Kritik an Ampel für Kommissionsleiter positiv

„Grün heißt ja nicht, dass kein Risiko da ist“, betonte der Kommissionsleiter erneut. Denn im Großraum von Wien, im nördlichen Burgenland, aber auch in Teilen von Vorarlberg geht es laut Herzog „schon in Richtung Gelb“. Daher sollten diese Entwicklungen des epidemiologischen Risikos in Zukunft vereinfacht dargestellt werden. Auf die Frage, ob man sich dann nicht mehr so strikt an Landes- oder Bezirksgrenzen halten werde, sagte Herzog: „Das ist genau der Punkt.“

Kritik an der Coronavirus-Ampel sah der Kommissionsleiter positiv. „Das gehört auch dazu, wenn wir ein neues System etablieren. Mit jeder Kritik lernen wir auch und können auch nachbessern.“ Die Entscheidung der Bundesregierung zu einem ausgedehnten Mund-Nasen-Schutz und reduzierten Veranstaltungen sei wesentlich gewesen, so Herzog. Zuletzt hatte sich am Samstag der Salzburger Landeshauptmann Wilfried Haslauer (ÖVP) mit Kritik an der Ampelkommission zu Wort gemeldet – mehr dazu in salzburg.ORF.at.

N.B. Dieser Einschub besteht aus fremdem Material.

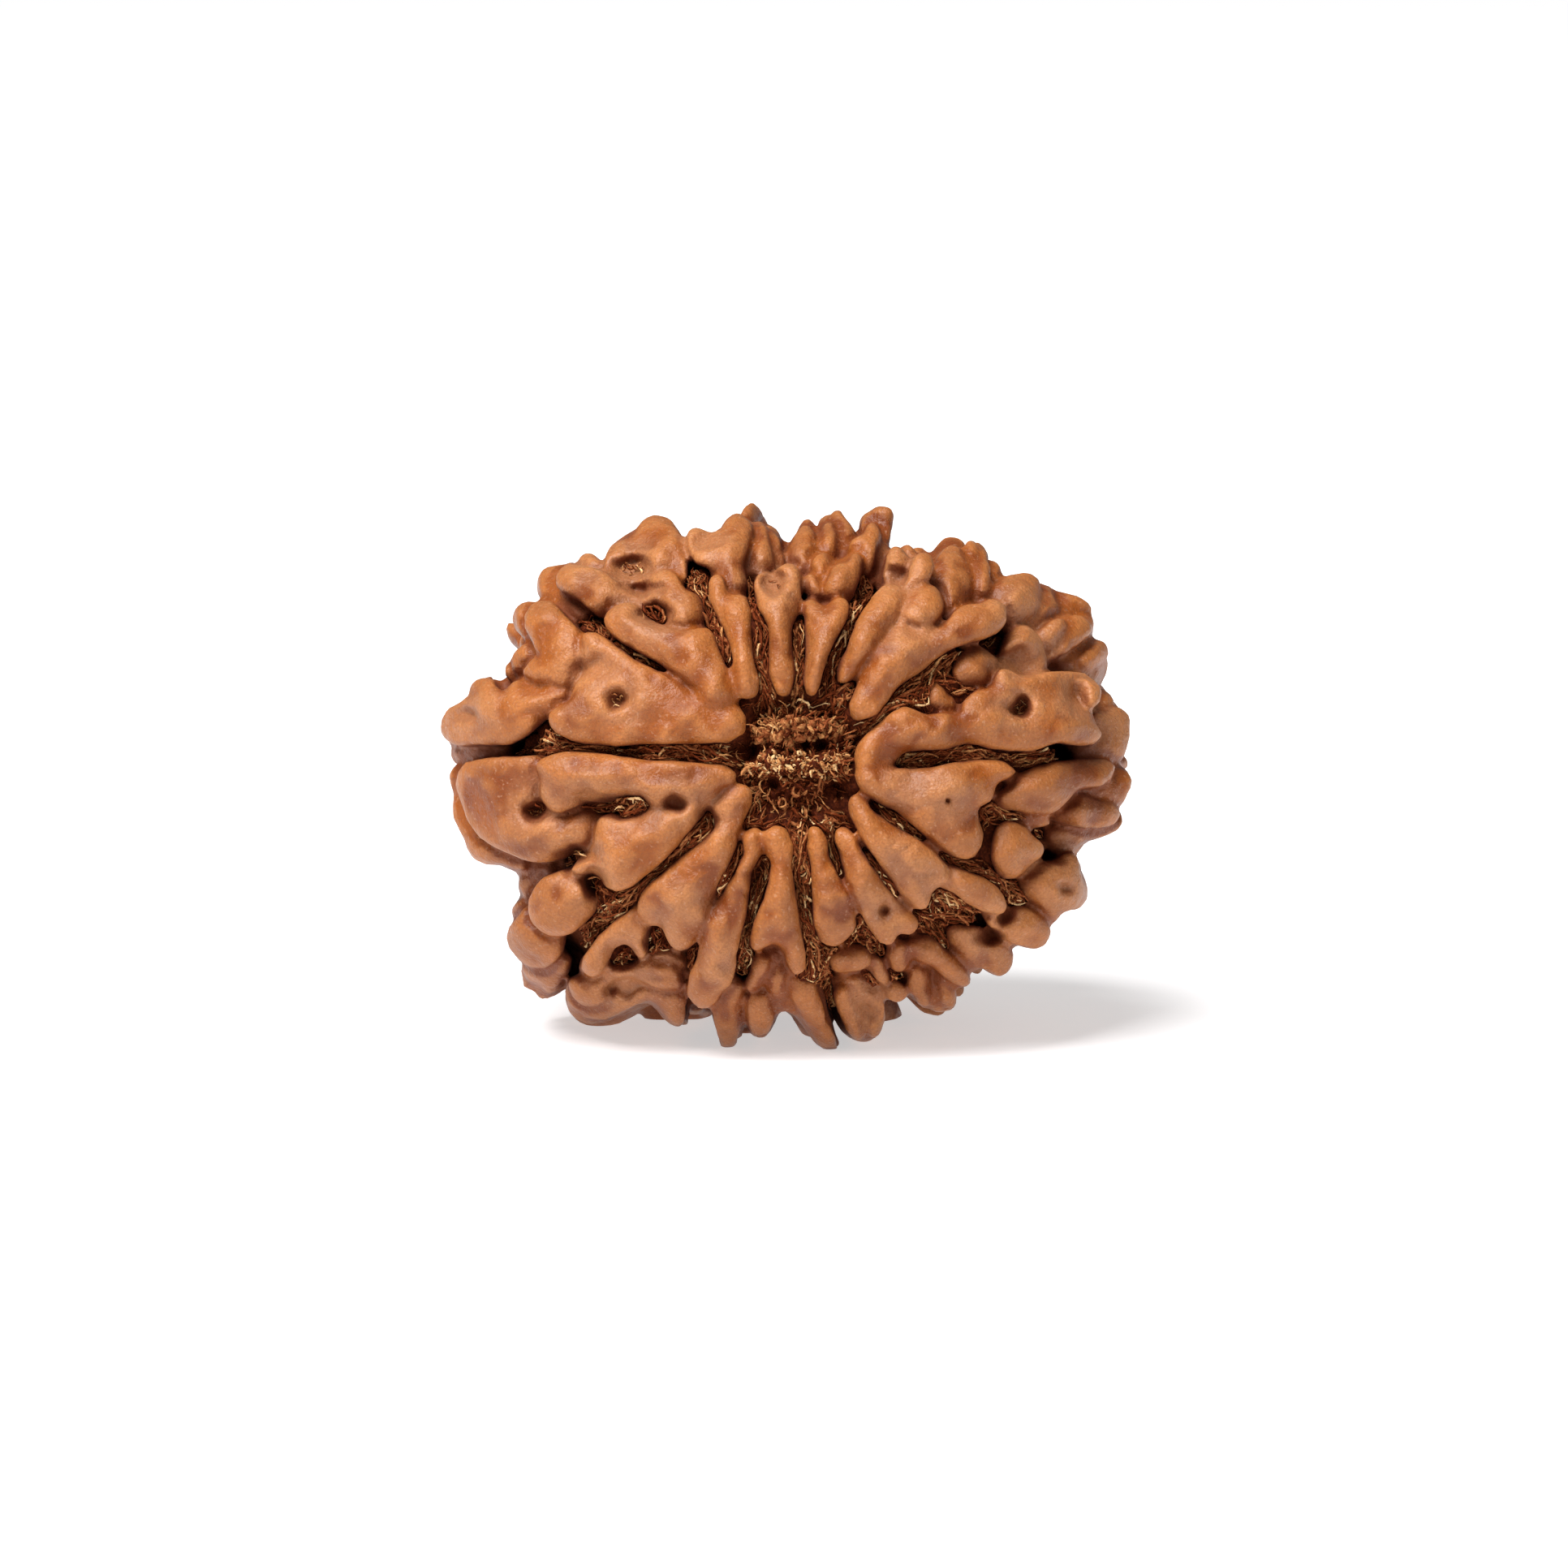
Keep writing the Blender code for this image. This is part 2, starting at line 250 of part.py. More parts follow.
# Hollows in the lobes: x, z, half width, half height, depth and how far the face there lies
# below the crown surface
HOLLOWS = (
    (-0.62, 9.5, 0.50, 0.52, 1.7, 0.0),      # round cup left of the top
    (-4.1, 11.65, 0.40, 0.38, 0.7, 0.9),     # small cup on the next rib
    (-7.5, 10.35, 0.85, 0.50, 2.0, 1.2),     # recess under the summit
    (-7.1, 9.35, 0.90, 0.28, 1.2, 1.0),
    (-6.5, 8.0, 0.62, 0.42, 1.8, 0.5),       # fibre cup under the pale web
    (-9.75, 10.55, 0.16, 0.16, 0.8, 3.0),
    (-8.2, 3.85, 0.45, 0.50, 1.3, 0.0),      # curl of the ten o'clock plate
    (-9.3, 5.5, 0.75, 0.45, 0.7, 0.3),
    (-15.4, 3.2, 0.42, 0.28, 1.3, 0.9),
    (-7.9, -1.25, 1.15, 0.45, 2.0, 0.0),     # slots of the double bar
    (-9.4, -0.85, 0.60, 0.28, 1.0, 0.0),
    (-5.35, -1.15, 0.45, 0.32, 1.3, 0.0),
    (-12.2, -1.5, 0.55, 0.42, 1.7, 0.9),
    (-10.1, -3.6, 0.80, 0.45, 1.8, 0.8),
    (-9.3, -5.0, 0.50, 0.50, 2.0, 0.6),
    (-3.75, -1.9, 0.42, 0.42, 1.2, 0.2),
    (-6.4, -7.6, 0.40, 0.55, 2.0, 0.3),
    (-7.9, -8.6, 0.75, 0.55, 1.6, 1.9),
    (-7.9, -10.1, 0.85, 0.35, 1.0, 2.1),
    (-4.85, -5.95, 0.14, 0.14, 0.6, 0.2),
    (-2.95, -8.95, 0.26, 0.16, 0.7, 0.2),
    (4.75, -6.2, 0.30, 0.28, 1.0, 0.2),      # pinholes and cups of the lower right
    (5.35, -3.8, 0.20, 0.18, 0.7, 0.0),
    (6.8, -4.5, 0.75, 0.20, 1.0, 0.0),
    (7.3, -5.9, 0.35, 0.60, 1.5, 0.0),
    (4.2, -10.9, 0.36, 0.80, 1.0, 2.2),
    (9.9, -7.5, 0.60, 0.35, 1.2, 1.6),
    (13.6, -5.3, 0.32, 0.28, 1.1, 1.5),
    (10.7, -6.6, 0.30, 0.30, 0.8, 1.0),
    (13.0, -3.85, 0.80, 0.26, 0.9, 1.8),
    (5.65, -0.4, 0.15, 0.13, 0.5, 0.0),
    (6.5, -0.5, 0.17, 0.13, 0.5, 0.0),
    (7.75, -0.95, 0.26, 0.24, 0.9, 0.0),
    (11.35, 3.5, 0.52, 0.50, 2.0, 0.0),      # eye of the two o'clock plate
    (14.2, 4.15, 0.50, 0.62, 1.0, 0.0),
    (16.0, 2.65, 0.14, 0.12, 0.5, 2.9),
    (11.3, 5.9, 0.75, 0.55, 0.9, 1.3),
    (11.2, 8.3, 0.50, 0.20, 0.6, 2.3),
    (6.1, 7.35, 0.42, 0.34, 0.6, 0.0),
    (5.4, 9.95, 0.38, 0.42, 0.8, 1.1),
    (12.6, 6.5, 0.22, 0.30, 0.8, 1.4),
)


def crown_level(x, z):
    """Distance from the equator's plane to the crown surface over a point of the drawing."""
    left = 1.0 - abs(x / CROWN[0]) ** CROWN_POWER - abs(z / CROWN[2]) ** CROWN_POWER
    near = math.hypot(x - POLE[0], z - POLE[1]) / POLE_SINK_REACH
    level = CROWN[1] * max(left, LEAST_SHARE) ** (1.0 / CROWN_POWER)
    return level - POLE_SINK * math.exp(-near * near)


def edge_distance(point, outline):
    """Distance in the drawing from a point to the nearest side of an outline."""
    nearest = math.inf
    for start, end in zip(outline, outline[1:] + outline[:1]):
        side = end - start
        along = max(0.0, min(1.0, (point - start).dot(side) / max(side.length_squared, 1e-9)))
        nearest = min(nearest, (start + side * along - point).length)
    return nearest


def rounding(distance):
    """How much the face falls away at this distance from the outline."""
    inner = 1.0 - min(distance / EDGE_ROUND, 1.0)
    return EDGE_ROUND * (1.0 - math.sqrt(1.0 - inner * inner))


def outline_mesh(outline):
    """A flat plate, one unit thick, with a smooth closed outline and a grid of points."""
    curve = bpy.data.curves.new("outline", "CURVE")
    curve.dimensions = "2D"
    curve.fill_mode = "BOTH"
    curve.extrude = 0.5
    curve.resolution_u = 2
    spline = curve.splines.new("BEZIER")
    spline.bezier_points.add(len(outline) - 1)
    for point, (x, z) in zip(spline.bezier_points, outline):
        point.co = (x, z, 0.0)
        point.handle_left_type = "AUTO"
        point.handle_right_type = "AUTO"
    spline.use_cyclic_u = True
    plate = bpy.data.objects.new("outline", curve)
    bpy.context.scene.collection.objects.link(plate)
    shapes = bpy.context.evaluated_depsgraph_get()
    flat = bpy.data.meshes.new_from_object(plate.evaluated_get(shapes))
    mesh = bmesh.new()
    mesh.from_mesh(flat)
    bpy.data.objects.remove(plate)
    bpy.data.curves.remove(curve)
    bpy.data.meshes.remove(flat)
    bmesh.ops.remove_doubles(mesh, verts=mesh.verts, dist=0.0001)
    return mesh


def cut_into_cells(mesh, cell):
    """Add points along a square grid, so that the face can be bent."""
    for axis in (0, 1):
        places = [v.co[axis] for v in mesh.verts]
        normal = Vector((1.0 - axis, axis, 0.0))
        for step in range(math.ceil(min(places) / cell), math.floor(max(places) / cell) + 1):
            bmesh.ops.bisect_plane(mesh, geom=mesh.verts[:] + mesh.edges[:] + mesh.faces[:],
                                   plane_co=normal * (step * cell), plane_no=normal, dist=0.00001)


def ordered_rim(mesh):
    """The outline's points in order, read from the edges of the front face's border."""
    border = {}
    for edge in mesh.edges:
        high = all(v.co.z > 0.0 for v in edge.verts)
        if high and any(abs(f.normal.z) < 0.5 for f in edge.link_faces):
            for a, b in (edge.verts, reversed(edge.verts)):
                border.setdefault(a, []).append(b)
    start = next(iter(border))
    rim = [start]
    while True:
        following = [v for v in border[rim[-1]] if v not in rim[-2:]]
        if not following or following[0] is start:
            break
        rim.append(following[0])
    return [v.co.xy.copy() for v in rim]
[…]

Kritik an Kurz kam von SPÖ-Chefin Pamela Rendi-Wagner: Dieser habe den Vorsprung verspielt. Der Anstieg der Coronavirus-Fallzahlen sei „nicht überraschend“, Maßnahmen wie die Maskenpflicht seien „viel zu früh“ gefallen, zudem sei viel zu wenig getestet worden. Vorbereitungen auf den Schulanfang und die Tourismussaison seien ausgeblieben. Die „grundsätzlich vernünftige“ Ampel funktioniere immer noch nicht.